China in particular had been using various policies to improve soft power, including through its Confucius Institutes abroad – they now number 700 – that teach the Chinese language and promote Chinese culture.
“The purpose of China investing so much money is to improve the image of China, globally, to help people understand China. China also provides a lot of scholarships to foreign students – in 2010 almost 23,000 scholarships,” said Li.
“So obviously China has been very serious about using higher education to cultivate soft power.
Some countries would prefer soft power relations to hard power. “We are getting hard power support from different sources, but soft power is not coming,” said Junaid Zaidi, rector of the COMSATS Institute of Information Technology in Pakistan.
“We need higher education for our own development,” he said. “We depend on different countries to get our people trained.”
Panellists agreed that soft power was most effective when the relationship was ‘win-win’. It will only work “if you really have cooperation and not one partner utilising the other”, Rüland said.
’Denationalisation’ of higher education
But in terms of international relations, she said: “In the 20th century, politics was very important, but now education, the power of research in addressing big global issues, has grown in influence. Nations may not play such a big role any more.”

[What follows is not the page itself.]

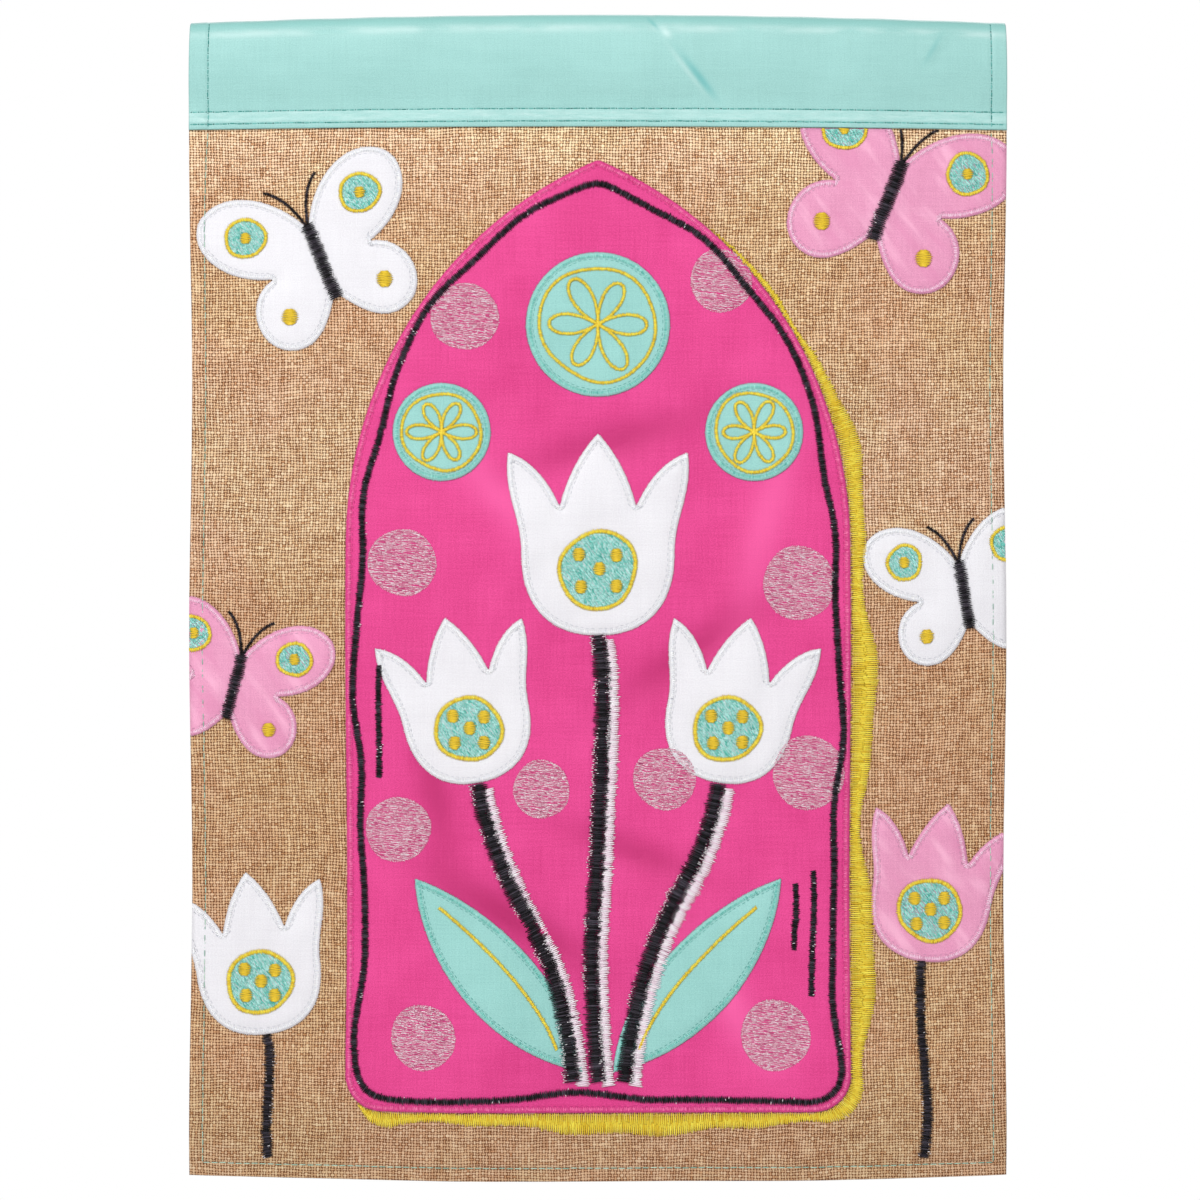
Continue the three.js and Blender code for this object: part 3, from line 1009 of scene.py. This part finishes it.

Technology, including information technology and massive open online courses (MOOCs), may well be leading to a ‘denationalisation’ of higher education, Rüland added, which would make its use for soft power purposes even more challenging for governments.
Regarding the MOOCs movement: “We do not know what it will mean in the end and who will join and which countries and universities will feed into it worldwide."
Said Rüland: “We can observe a strong networking going on in the university sector”, and it could significantly change the way governments are involved in promoting higher education collaborations – perhaps excluding them altogether.